For the first half of 2023, Regency grew revenue 9% from $332.04 million to $363.27 million as our moves to grow our market presence translated to higher volumes being sold during the period. However, the higher trucking costs and reduced prices saw gross profit decline 4% to $59.66 million with gross profit margins moving from 18.77% to 16.42%.
Total expenses grew 114% from $11.33 million to $24.29 million which relates to our increased expenses as a listed entity alongside higher costs related to the development of different business segments. Regency also did not benefit from loyalty credits during the period compared to last year.
Due to the rise in finance costs from $2.03 million to $10.43 million, profit before taxation declined 51% from $51.07 million to $25.01 million. Net profit was 36% lower than the $38.86 million in the prior period. Earnings per share decreased from $0.034 to $0.017 since there are additional shares in the current period due to our IPO.
Balance Sheet
Our asset base increased 162% from $204.83 million to $537.27 million as our non-current assets nearly tripled to $354.64 million due to the two new service stations under property, plant and equipment along with the jump in current assets to $182.63 million.
We have been diligent with the management of our accounts receivables from our clients. We also had $83.43 million as a bond receivable from the issuance of tranche A of our recently issued bond.
The company’s cash position was $13.33 million at the end of the second quarter as the company continued its investment in the new locations and purchase of larger quantities of petroleum in the period.
Total liabilities increased 32% from $93.62 million to $123.44 million as the company accounted for the new $92.40 million bond related to RPL’s future service station. Current liabilities decreased 62% from $58.68 million to $24.68 million. Shareholders equity grew 272% to $413.84 million as we benefited from our December IPO and increased our retained earnings balance.
Service Station Update
We expected the service stations in Paradise Pen and Negril, Westmoreland to have been open by the end of the second quarter based on available information we had at the time. However, there were additional delays related to the delivery of final components for the locations and the passing of the main contractor for one of the projects. While we cannot control some delays related to processing of equipment and events with contractors, we must apologize to our shareholders who were expecting the stations to have started operations at the beginning of the third quarter.
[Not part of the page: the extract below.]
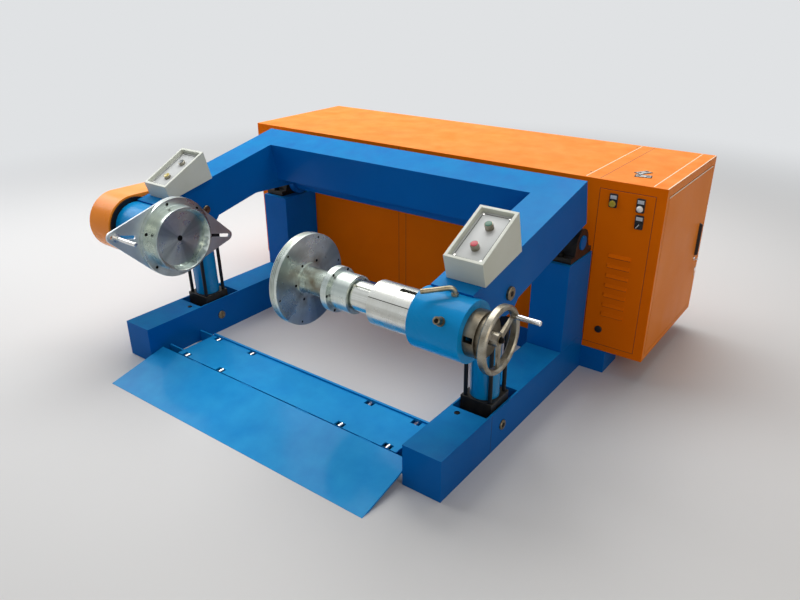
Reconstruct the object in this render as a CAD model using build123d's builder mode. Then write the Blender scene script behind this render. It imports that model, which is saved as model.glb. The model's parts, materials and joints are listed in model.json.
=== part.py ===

We were able to find a new contractor for one of the stations and will host the opening ceremony for our second service station at Paradise Pen on August 16, 2023. We are working overtime to ensure that the Negril service station is completed within the next eight weeks. We are being strict on meeting these new timelines as we have a commitment to our shareholders, customers and other stakeholders to deliver these projects which will add significant value to the market
Outlook
Our financial advisor GK Capital Management Limited arranged the issuance of a US$1.40 million private placement in the form of secured notes due by 2025. The first tranche of US$600,000 was issued on June 30 and the second tranche of US$800,000 to be drawn down by September 29. This new capital will go towards the construction of a new service station on Spanish Town Road, St. Andrew which will be our first station outside of Cornwall County.
After the quarter, we announced our partnership with JusGas Distributors Limited who will be the primary distributor of our bulk LPG products in the corporate area of Kingston & St. Andrew. We are excited about this partnership as we will get the opportunity to build new relationships with businesses in the KSA region which will be a critical space for growth in the future.
RPL remaining debt free prior to the quarter end has allowed us to take on new opportunities that will begin to fully take shape over the next year. Our current focus is on growing our service station business while building our bulk LPG segment to deepen our reach in the Jamaican market. We are being
deliberate about how we expand the retail segment of our LPG business with all profits reinvested to fuel the new business that will be gained going forward. This means that any moves within this segment will be carefully planned before any possible major capital expenditure.
Despite the equities market seeing a tumultuous first half, RPL’s stock price increased from $2.31 to $2.76 during the second quarter with a new all-time high of $3.00 being achieved on May 18. Our market capitalization at the end of June was $3.96 billion with more than 7,500 shareholders.